Manufacturing and standards
Manufacturing PMF involves tight control over geometry, stress distribution, and material properties to achieve reproducible birefringence along meter to kilometer lengths. Variations in core shape, stress element dimensions, and fiber coating can influence birefringence uniformity, loss, and long-term reliability. Industry development focuses on scalable production methods, robust packaging, and integration with standard connector and splicing practices. See Optical fiber and Single-mode fiber for baseline context on fiber fabrication, handling, and integration.

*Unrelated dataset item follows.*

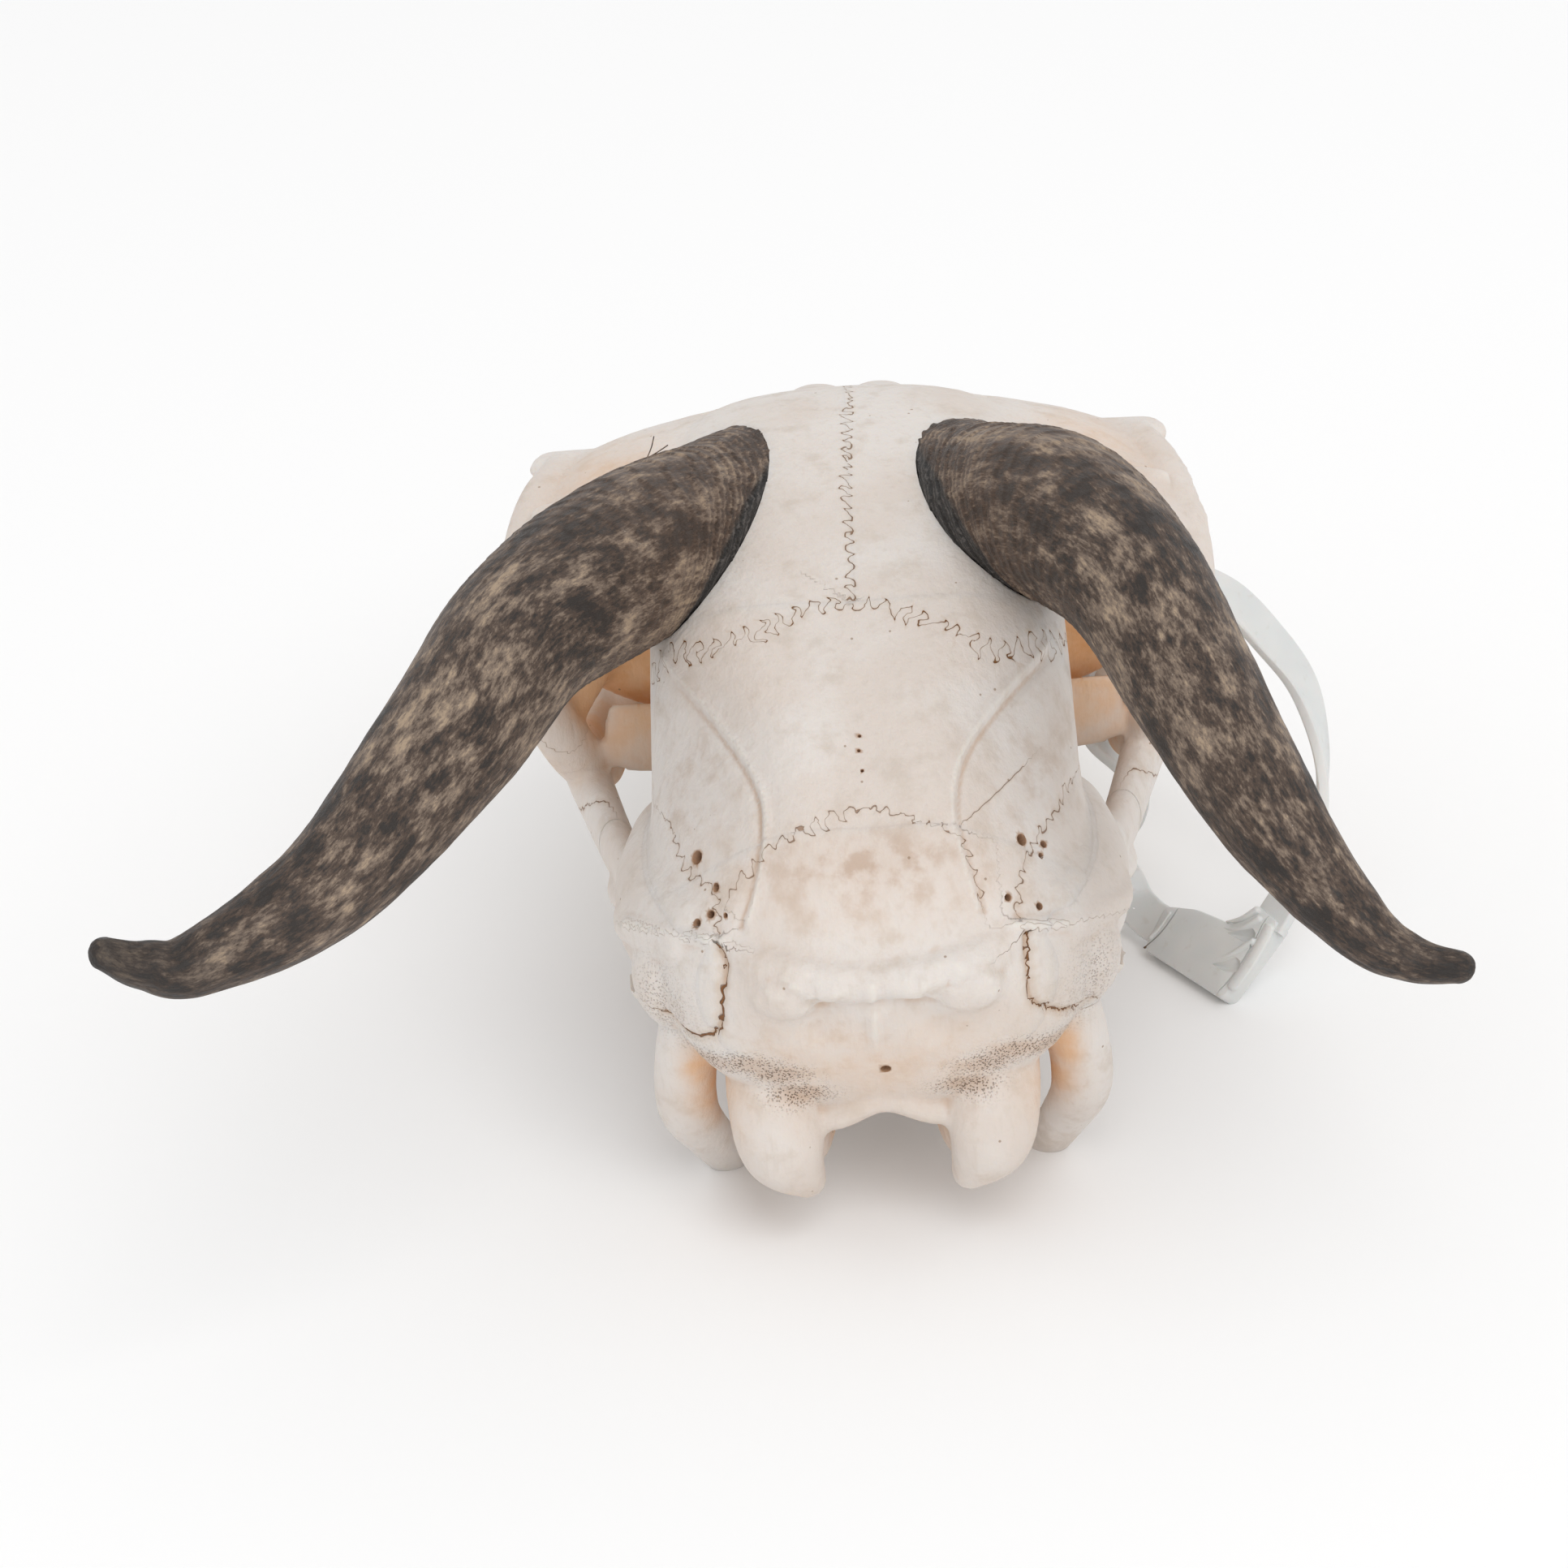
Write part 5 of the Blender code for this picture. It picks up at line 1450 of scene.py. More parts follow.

Standards and performance guidelines are maintained by industry bodies and standards organizations that address compatibility, loss specifications, and environmental tolerance. See ITU-T and ANSI standards pages for related frameworks in optical fiber technology.
History
PMF emerged from the broader exploration of maintaining optical polarization in fiber systems during the late 20th century. Early concepts demonstrated that intentional birefringence could isolate polarization modes, leading to practical designs like the PANDA fiber, elliptical-core approaches, and later spin-enabled variants. Over time, PMF has become a staple in high-precision optics, with ongoing refinements in materials, fabrication methods, and packaging that expand its applicability in communications, sensing, and metrology.